Friday, Jun. 22, 1962

Surgery for Asthma

Doctors have devised almost as many treatments for asthma as there are contributory causes. Victims are desensitized, kept away from substances to which they are allergic, advised to try a change of climate. They get drug treatment for infections, psychiatry for their emotional problems, a variety of hormones to make up deficiencies, and some have undergone nerve-cutting operations to tone down their breathing reflexes. With all this, Boston's Dr. Richard H. Overholt found that too many of his patients got little benefit and still suffered from the "tyranny and cruelty" of asthma. Now, in the A.M.A. Journal, he reports encouraging results, after all else had failed, from a. relatively simple operation on a tiny, little understood organ.

Blacked Out by War. Although the operation was developed in Japan 20 years ago, Dr. Overholt, whose Overholt Thoracic Clinic is one of the world's most distinguished centers for treatment of chest diseases, heard of the technique only in 1957. Then, a visiting Japanese physician described work done by Professor Komei Nakayama of Chiba University during World War II's blackout on international reporting of scientific advances. A huskily built, aggressive and imaginative surgeon, Dr. Nakayama reasoned that earlier operations on asthma patients had been based on mistaken theories of how human nerve networks function. He concluded that a minute organ buried in the fork of an artery in the neck, and no bigger than a grain of rice, is an important element in breathing control. Discovered in 1743, it is called the carotid body, or glomus caroticum*; there is one on each side of the neck.

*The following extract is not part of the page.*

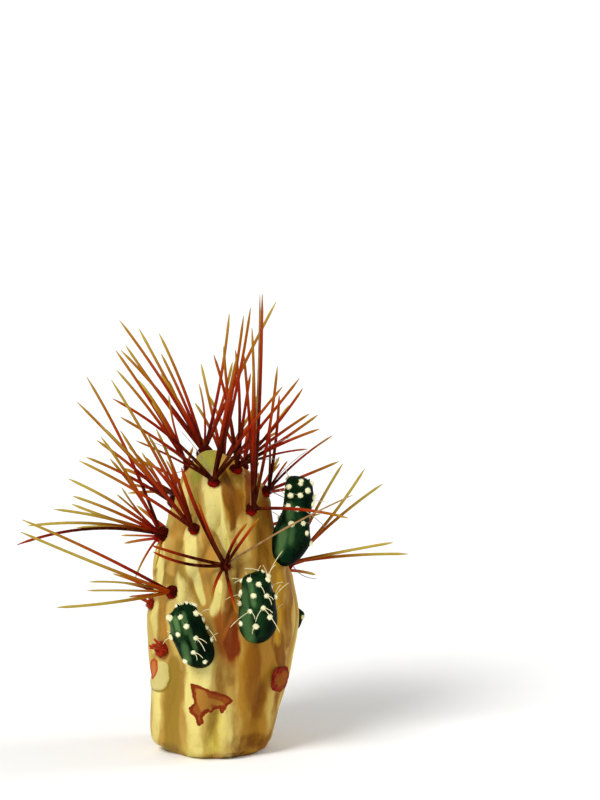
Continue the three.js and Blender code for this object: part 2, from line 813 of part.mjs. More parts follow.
const segmentGap = (() => {
  const d = [new THREE.Vector3(), new THREE.Vector3(), new THREE.Vector3()];
  // The least distance between segments ab and ce.
  return (a, b, c, e) => {
    const u = d[0].subVectors(b, a);
    const v = d[1].subVectors(e, c);
    const w = d[2].subVectors(a, c);
    const [uu, uv, vv, uw, vw] = [u.dot(u), u.dot(v), v.dot(v), u.dot(w), v.dot(w)];
    const down = uu * vv - uv * uv;
    let s = down > 1e-9 ? clamp((uv * vw - vv * uw) / down, 0, 1) : 0;
    const t = clamp((uv * s + vw) / vv, 0, 1);
    s = clamp((uv * t - uw) / uu, 0, 1);
    return w.addScaledVector(u, s).addScaledVector(v, -t).length();
  };
})();

const spinesSoFar = [];
const padSeats = [...SPINE_BUNCHES, ...BARE_AREOLES].map((piece) => ({
  name: piece.name,
  ...seatAt(piece.at),
}));

// The least room round a spine beyond what it needs: below zero where it touches something.
function roomAround(path, radius, owner) {
  const root = path[0];
  let room = Infinity;
  for (let i = 0; i < path.length - 1; i++) {
    for (const t of [0.33, 0.66, 1]) {
      const point = path[i].clone().lerp(path[i + 1], t);
      if (point.distanceTo(root) < NEAR_ROOT) continue;
      room = Math.min(room, outsideStem(point) - radius - CLEAR_OF_STEM);
      for (const pad of padSeats) {
        if (pad.name !== owner) room = Math.min(room, point.distanceTo(pad.point) - CLEAR_OF_PADS);
      }
    }
    for (const place of offsetPlaces) {
      const top = place.foot.clone().addScaledVector(place.growth, place.offset.length);
      const gap = segmentGap(path[i], path[i + 1], place.foot, top);
      const width = place.offset.radius + Math.abs(place.offset.bend ?? 0);
      room = Math.min(room, gap - radius - width - CLEAR_OF_OFFSETS);
    }
    for (const other of spinesSoFar) {
      if (other.owner === owner) continue;
      for (let k = 0; k < other.path.length - 1; k++) {
        const gap = segmentGap(path[i], path[i + 1], other.path[k], other.path[k + 1]);
        room = Math.min(room, gap - radius - other.radius - CLEAR_OF_SPINES);
      }
    }
  }
  return room;
}

// How far each spine of a bunch comes forward or goes back, as a share of its length, in turn.
const DEPTH_SPREAD = [-0.2, 0.14, -0.04, 0.24, 0.04, -0.3, 0.3];
const DEPTH_OUTWARDS = 0.5;
const BOWS = [0.7, -0.4, 1, 0.2, -0.8, 0.5]; // where the list gives none, in turn
const DEPTH_STEP = 0.035;
const DEPTH_TRIES = 34;
const THIN_FROM = 26; // a spine shorter than this in the drawing is a thin one

// The spines that the front drawing shows: each is moved nearer or farther until it is clear.
function drawnSpines(bunch, seat) {
  const root = seat.point.clone().addScaledVector(seat.normal, ROOT_LIFT);
  const outwards = seat.normal.dot(TOWARD);
  const spines = [];
  bunch.tips.forEach(([across, up, givenBow], i) => {
    const bow = givenBow ?? BOWS[i % BOWS.length];
    const away = new THREE.Vector2(across - root.dot(ACROSS), up - root.dot(UP));
    const plain = away.length() < THIN_FROM ? THIN_ROOT_RADIUS : SPINE_ROOT_RADIUS;
    const radius = bunch.dry === i ? DRY_ROOT_RADIUS : plain * (bunch.stout ?? 1);
    let best = null;
    for (let k = 0; k < DEPTH_TRIES && !(best && best.room > 0); k++) {
      const turn = Math.ceil(k / 2) * (k % 2 ? 1 : -1) * DEPTH_STEP;
      const share = DEPTH_OUTWARDS * outwards + DEPTH_SPREAD[i % DEPTH_SPREAD.length] + turn;
      const tip = root
        .clone()
        .addScaledVector(ACROSS, away.x)
        .addScaledVector(UP, away.y)
        .addScaledVector(TOWARD, away.length() * share);
      const path = spinePath(root, tip, bow, SPINE_SHARES);
      const room = roomAround(path, radius, bunch.name);
      if (!best || room > best.room) best = { path, radius, room, owner: bunch.name };
    }
    spines.push(best);
    spinesSoFar.push(best);
  });
  return spines;
}

// A fan of spines at the back: drawn again and again until each is clear.
const FAN_TRIES = 60;
const FAN_SPREAD = 70;
const FAN_RISE_SPREAD = 34;
const FAN_SWING = 22;
const FAN_TURN = 0.7; // how far a fan turns from its own side to straight back
function fannedSpines(bunch, seat, random) {
  const { count, rise, length } = bunch.fan;
  const root = seat.point.clone().addScaledVector(seat.normal, ROOT_LIFT);
  const side = radians(bunch.at[0]);
  const azimuth = side + (Math.sign(side) * Math.PI - side) * FAN_TURN;
  const spines = [];
  for (let i = 0; i < count; i++) {
    let best = null;
    for (let k = 0; k < FAN_TRIES && !(best && best.room > 0); k++) {
      const swing = azimuth + radians(((i + 0.5) / count - 0.5) * FAN_SPREAD + FAN_SWING * (random() - 0.5));
      const lift = radians(rise + FAN_RISE_SPREAD * (random() - 0.5));
      const reach = length * (0.62 + 0.5 * random());
      const tip = root.clone().add(
        new THREE.Vector3(
          Math.sin(swing) * Math.cos(lift),
          -Math.cos(swing) * Math.cos(lift),
          Math.sin(lift),
        ).multiplyScalar(reach),
      );
      const radius = reach < THIN_FROM ? THIN_ROOT_RADIUS : SPINE_ROOT_RADIUS;
      const path = spinePath(root, tip, 1.6 * (random() - 0.3), SPINE_SHARES);
      const room = roomAround(path, radius, bunch.name);
      if (!best || room > best.room) best = { path, radius, room, owner: bunch.name };
    }
    if (best.room <= 0) continue;
    spines.push(best);
    spinesSoFar.push(best);
  }
  return spines;
}

// The short broken stubs of an old areole.
const STUB_LENGTH = 2.6;
const STUB_RADIUS = 0.42;
const STUB_LIFT = 0.5;
const STUB_SPREAD = 1.6;
function stubs(areole, seat, random) {
  const root = seat.point.clone().addScaledVector(seat.normal, STUB_LIFT);
  return Array.from({ length: areole.stubs }, () => {
    const wander = new THREE.Vector3(random() - 0.5, random() - 0.5, random() - 0.1);
    const aim = seat.normal.clone().addScaledVector(wander, 1.1).normalize();
    const start = root.clone().addScaledVector(wander, STUB_SPREAD);
    const end = start.clone().addScaledVector(aim, STUB_LENGTH);
    return { path: [start, end], radius: STUB_RADIUS, shares: [0, 1] };
  });
}

const PAD_SIDES = 8;
const PAD_ROWS = 5;
const grownStem = solidOf(stemGeometry(SEAT_GAP));

// The felt pad of an areole with its spines sunk into it, or the scab of a dead one, seated on the stem.
function bunchSolid(piece, seat, spines) {
  const size = piece.pad ?? 1;
  const deep = piece.scab ? SCAB_DEPTH : PAD_DEPTH * Math.sqrt(size) * (piece.deep ?? 1);
  const [across, along] = piece.scab ?? [PAD_ACROSS * size, PAD_ALONG * size];
  const pad = new THREE.SphereGeometry(1, PAD_SIDES, PAD_ROWS);
  pad.rotateX(Math.PI / 2);
  pad.scale(across, along, deep);
  const level = new THREE.Vector3(0, 0, 1).cross(seat.normal).normalize();
  const basis = new THREE.Matrix4().makeBasis(level, seat.normal.clone().cross(level), seat.normal);
  const turn = new THREE.Quaternion().setFromRotationMatrix(basis);
  const whole = joined([
    placed(solidOf(pad), seat.point, turn),
    ...spines.map((spine) => needle(spine.path, spine.shares ?? SPINE_SHARES, spine.radius)),
  ]);
  return largestBody(whole.subtract(grownStem));
}

// Assembly

function mesh(name, geometry, color, roughness) {
  const made = new THREE.Mesh(
    geometry,
    new THREE.MeshStandardMaterial({ color, roughness, metalness: 0 }),
  );
  made.name = name;
  return made;
}

const plant = new THREE.Group();
plant.add(mesh("stem", stemGeometry(), TAN, 0.6));

for (const place of offsetPlaces) {
  const seated = offsetSolid(place).subtract(grownStem);
  plant.add(mesh(place.offset.name, geometryOf(largestBody(seated)), GREEN, 0.45));
}

const random = seeded(20240);
for (const bunch of SPINE_BUNCHES) {
  const seat = seatAt(bunch.at);
  const spines = bunch.tips ? drawnSpines(bunch, seat) : fannedSpines(bunch, seat, random);
  plant.add(mesh(bunch.name, geometryOf(bunchSolid(bunch, seat, spines)), RUST, 0.5));
}
for (const areole of BARE_AREOLES) {
  const seat = seatAt(areole.at);
  const solid = bunchSolid(areole, seat, stubs(areole, seat, random));
  plant.add(mesh(areole.name, geometryOf(solid), SCAR, 0.8));
}

export default plant;
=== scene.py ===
"""A cut stem of a fire cactus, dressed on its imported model: skin, scars, offsets, felt and spines."""

import math

import bpy
import numpy as np
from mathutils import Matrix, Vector


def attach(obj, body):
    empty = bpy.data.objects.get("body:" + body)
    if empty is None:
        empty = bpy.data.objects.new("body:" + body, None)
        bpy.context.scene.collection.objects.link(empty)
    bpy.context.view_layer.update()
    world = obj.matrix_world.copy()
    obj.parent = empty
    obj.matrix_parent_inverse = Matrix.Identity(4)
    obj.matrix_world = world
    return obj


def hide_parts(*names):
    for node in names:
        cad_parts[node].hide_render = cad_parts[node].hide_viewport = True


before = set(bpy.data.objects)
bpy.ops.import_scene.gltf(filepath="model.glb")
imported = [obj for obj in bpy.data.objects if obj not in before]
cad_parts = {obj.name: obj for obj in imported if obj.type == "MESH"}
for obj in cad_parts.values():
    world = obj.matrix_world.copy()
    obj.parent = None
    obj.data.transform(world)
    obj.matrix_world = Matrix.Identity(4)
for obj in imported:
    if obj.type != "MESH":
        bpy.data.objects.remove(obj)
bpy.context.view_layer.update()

MM = 0.001  # a millimetre, in metres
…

The carotid body, Dr. Nakayama's research indicated, is not only a junction point for many nerves (see diagram), but, by its responses to minute changes in the composition of the blood, it does much to regulate breathing. Most notably, an increase in the blood's carbon dioxide content sets off a carotid body reaction that can bring on a choking attack of asthma by causing fast, shallow breathing in lungs unable to handle the added load. To suppress these excessive reactions, Dr. Nakayama wondered, why not cut out one or both carotid bodies? After tests on animals, Dr. Nakayama tried taking carotid bodies from his patients. They needed only a local anesthetic, though to get at the glomus, he had to sever one of the thyroid arteries. He cut the carotid body's own little artery, snipped the stalk by which it is attached (actually a bunch of nerves), and removed it. In seven years of wholesale surgery, Dr. Nakayama operated on almost 4,000 asthmatics, now reports that 81% had good results for at least six months, 58% for five years, while 16% have had no more attacks at all. Several Japanese surgeons have studied Dr. Nakayama's technique and are now using it.

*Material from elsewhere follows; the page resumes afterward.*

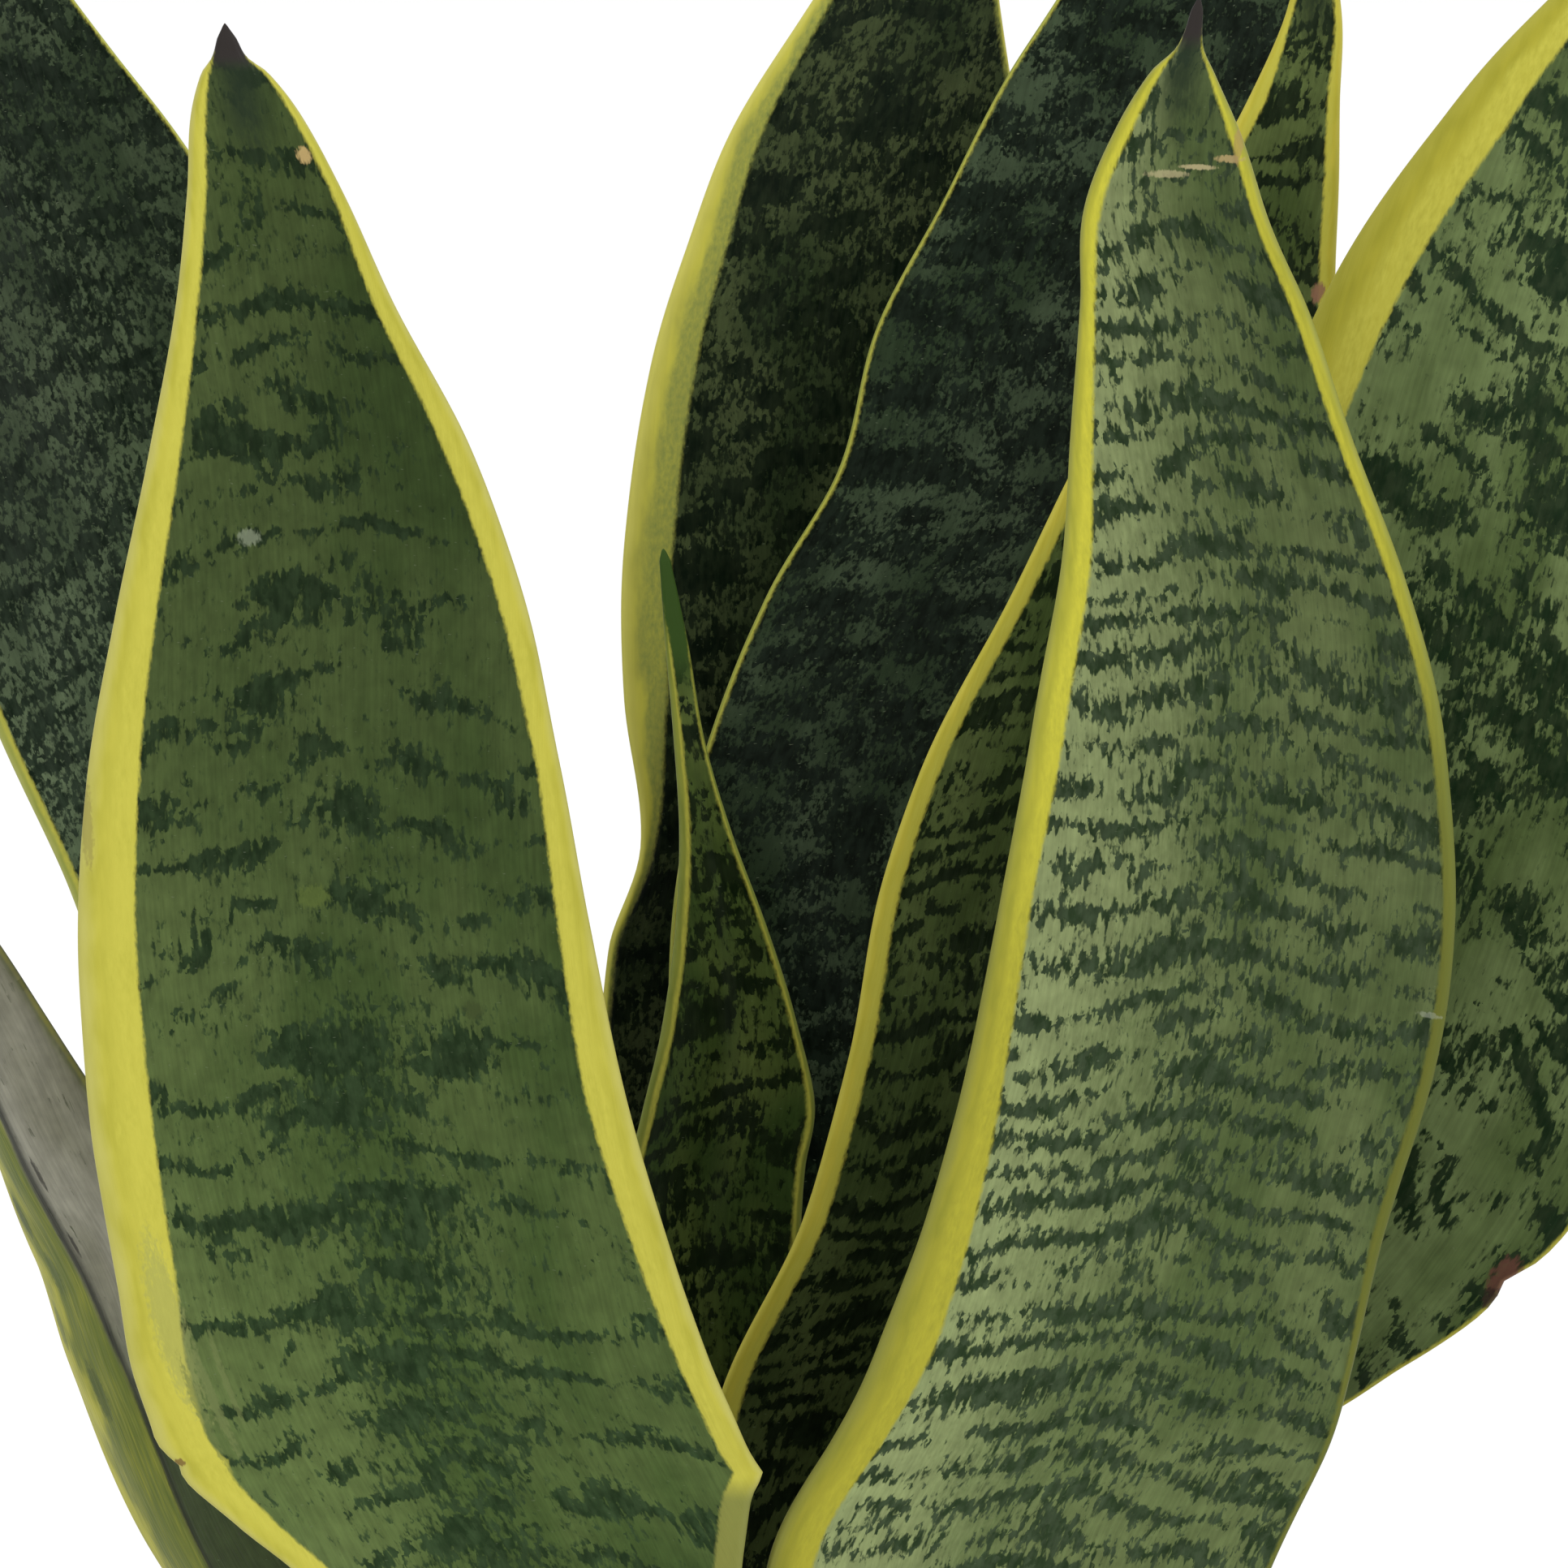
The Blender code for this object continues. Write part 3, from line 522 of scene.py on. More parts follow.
    "leaf_dark_middle": {
        "slot": "leaf_dark", "facing": (-10, -14), "seed": 79,
        "stations": (
            (0, 14, 22, 24, 6, 0.9, 0.9), (30, 10, 25, 30, 7, 0.9, 0.9), (56, 8.5, 27, 35.5, 7, 0.9, 0.9),
            (82, 10.5, 28.5, 43, 7, 0.9, 0.9), (114, 13.5, 29, 53.5, 7, 0.9, 0.9),
            (140.5, 16, 30, 59, 7, 0.9, 0.9), (161.5, 20.5, 30.5, 60.5, 7, 0.9, 0.9),
            (182, 28, 31.5, 59.5, 6.5, 0.9, 0.9), (198, 35, 32.5, 55.5, 6, 0.9, 0.9),
            (216, 39.5, 34, 55, 5.5, 0.8, 0.9), (232.5, 45, 35.5, 49, 5, 0.8, 0.9),
            (248.5, 49, 38, 40.5, 4, 0.8, 0.9), (258, 51.5, 39, 33.5, 3, 0.8, 0.9),
            (273, 55.5, 41.5, 22, 1.8, 0.8, 0.8), (287.6, 58.3, 43.6, 8.3, 0.6, 0.6, 0.6),
            (297.4, 59.3, 45, 1.5, 0, 0, 0),
        ),
        "skin": {
            "light": ((0.02, 0.035, 0.015), (0.042, 0.062, 0.032)),
            "dark": ((0.002, 0.005, 0.002), (0.009, 0.016, 0.009)), "sheenShare": 0,
            "period": 7, "bandGain": 0.1, "fibre": (0.5, 0.8), "cell": (0.6, 0.8), "threshold": -0.12,
            "patchGain": 1.1, "midGain": 0, "flecks": 0.5,
            "yellow": ((0.3, 0.32, 0.06), (0.22, 0.25, 0.05)), "edgeYellow": (0.3, 0.31, 0.08),
        },
    },
    "leaf_tall_back": {
        "slot": "leaf_dark", "facing": (5, 12), "seed": 97,
        "stations": (
            (0, -6, 34, 24, 6, 1.5, 0.8), (26, -1, 40, 27, 6, 1.5, 0.8), (51, -0.5, 42, 36.5, 6, 1.5, 0.8),
            (77, 1, 43.5, 44.5, 6, 1.2, 0.8), (109.5, 1.5, 45.5, 53, 6, 1.2, 0.8),
            (136.5, 3.5, 47, 55.5, 6, 1.2, 0.9), (150, 6, 47.5, 52.5, 6, 2, 1),
            (169, 5.5, 49, 55.5, 6, 6.2, 1), (189.5, 5.5, 50.5, 55, 5.5, 6.8, 1),
            (210, 6.5, 52.5, 50.5, 5, 6.4, 1), (225, 8.7, 54.5, 45.1, 4, 5.6, 1),
            (240.5, 11.1, 56.5, 37.3, 3, 4.4, 1), (255, 14.9, 59, 25.7, 1.8, 2.8, 1),
            (266.5, 18.2, 61, 15.5, 0.8, 1.6, 0.8), (276.4, 20.8, 63, 5.4, 0.2, 0.6, 0.5),
            (283.2, 21.9, 64, 1.5, 0, 0, 0),
        ),
        "skin": {
            "light": ((0.018, 0.03, 0.01), (0.045, 0.06, 0.022)),
            "dark": ((0.002, 0.006, 0.002), (0.009, 0.015, 0.006)), "sheenShare": 0,
            "period": 8, "bandGain": 0.48, "bandSharp": 1.6, "fibre": (0.55, 1), "cell": (0.7, 1),
            "threshold": 0.06, "midGain": 0.2, "innerFrom": 0.4,
            "yellow": ((0.46, 0.43, 0.06), (0.38, 0.36, 0.06)), "edgeYellow": (0.48, 0.45, 0.1),
            "innerYellow": (0.2, 0.23, 0.055), "marginBlur": 0.7,
        },
    },
    "leaf_back_left": {
        "slot": "leaf_dark", "facing": (30, 22), "slant": 1, "seed": 113,
        "stations": (
            (0, -30, 22, 22, 6, 1.5, 0.7), (26, -41, 33, 27, 6, 1.5, 0.7), (56, -49, 43, 39.5, 6, 1.5, 0.7),
            (87, -52.7, 45.5, 48.9, 6, 1.5, 0.7), (119.5, -61.2, 48, 51.3, 6, 1.6, 0.7),
            (152, -70.7, 50.5, 52.3, 6, 1.6, 0.7), (176.5, -80.2, 52.5, 54.3, 6, 1.6, 0.7),
            (202, -89.2, 55, 53.3, 5.5, 1.6, 0.7), (223.5, -97, 57.5, 49, 5, 1.5, 0.7),
            (244, -104.1, 60.5, 36.5, 3.5, 1.4, 0.7), (260.5, -108.2, 63, 23, 2, 1.2, 0.7),
            (272, -109.7, 64.9, 8.1, 0.4, 0.6, 0.4), (278.7, -111.9, 66, 1.5, 0, 0, 0),
        ),
        "skin": {
            "light": ((0.021, 0.034, 0.015), (0.046, 0.065, 0.033)),
            "dark": ((0.002, 0.006, 0.002), (0.01, 0.017, 0.009)),
            "pale": (0.08, 0.1, 0.06), "sheenShare": 0.2, "lowLift": 2.4, "lowAlong": (135, 235),
            "period": 7.5, "bandGain": 0.25, "fibre": (0.6, 1), "cell": (0.7, 1), "threshold": 0,
            "midGain": 0.1, "flecks": 0.4,
            "yellow": ((0.36, 0.37, 0.08), (0.26, 0.29, 0.06)), "edgeYellow": (0.34, 0.35, 0.11),
        },
    },
}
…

Instant Benefit. Dr. Overholt has done the Nakayama operation on 160 patients since May of 1958. Only in three cases has he felt it necessary to remove both carotid bodies. That the glomus is a respiratory control center is suggested by the fact that some patients feel relief the instant.the body is removed, or even earlier, when it is inactivated by an injection of procaine (Novocain). More than 75% of all patients get some relief, reports Dr. Overholt; and in 50% or more, the relief is significant and sometimes dramatic. All his patients have been asthmatics for whom no other treatment, from portable respirators to electric shock, was effective. Most important, whereas previous nerve surgery for asthma sometimes disturbed the blood pressure or heart rate, no ill effects have yet been detected from removal of a carotid body.

* Glomus, Latin for a skein, because it is a tangle of nerve fibers and small blood vessels--plus caroticum, derived from the Greek for stupefy, because pressure on the neck arteries will produce stupor.